Cassidy has seen the value of countering this dynamic through visibility. She explains that “in the past Trust & Safety has been a bit hidden, and the field suffered as a result.” When she joined Zalando, she went to team meetings with a presentation explaining Trust & Safety and how teams could engage with it.
That might sound simple, but culture change often starts with approachability. If Trust & Safety wants to be invited in earlier, it has to make itself easier to understand and easier to work with.
The first practical step? Go talk to people
If there was one practical step teams could take today to start shifting their organization’s mindset, it’s simply, “Go talk to people. Work on your elevator pitch,” Cassidy says. Trust & Safety work can easily become abstract, sprawling, or jargon-heavy when practitioners try to explain it.
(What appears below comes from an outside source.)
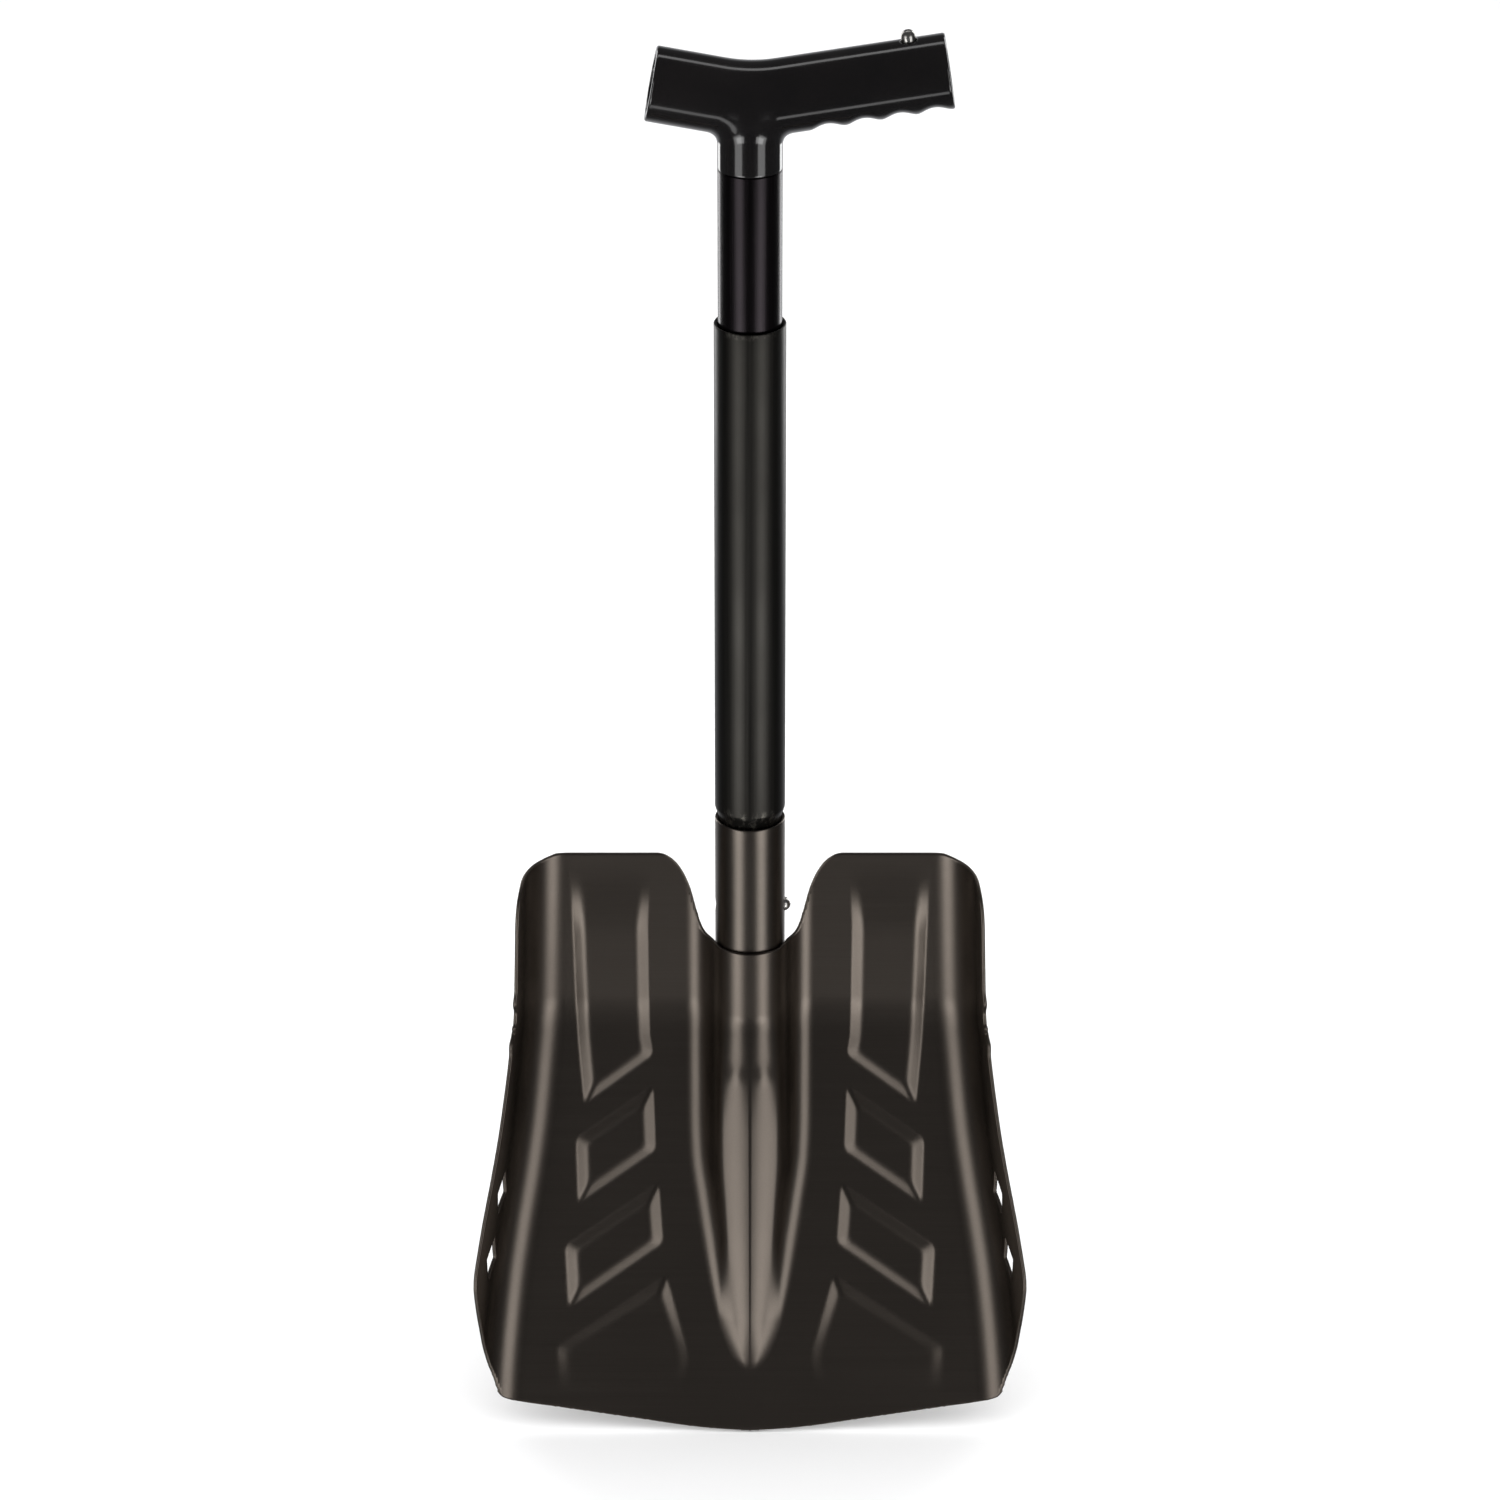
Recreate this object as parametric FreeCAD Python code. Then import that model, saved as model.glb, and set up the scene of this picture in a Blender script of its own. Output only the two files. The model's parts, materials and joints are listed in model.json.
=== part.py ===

She believes that leaders must be able to describe the work clearly and quickly, in language that product teams, engineering teams, and executives can easily understand.
“Think about how you could describe trust and safety work, or in particular, your work to someone in a really easy-to-understand, digestible way,” she says. “And then take that and go and talk to people, go and talk to the product teams, the engineering teams, your leadership.”
Part of reframing Trust & Safety is changing how others see the function, but another part is changing how the function shows up: earlier, more clearly, and with a stronger grasp of the business problems it can help solve.
At its best, T&S helps organizations grow more sustainably by asking better questions sooner. It helps teams think through trade-offs. It pushes for safety measures that are effective for users. It protects against regulatory, reputational, and user-trust risks that can derail growth if ignored. And crucially, it does all of that without losing sight of the fact that businesses are trying to build, launch, and compete.
That is why the “department of no” label feels so outdated. The goal is to be ready to say yes, and then help the business figure out how to do it safely.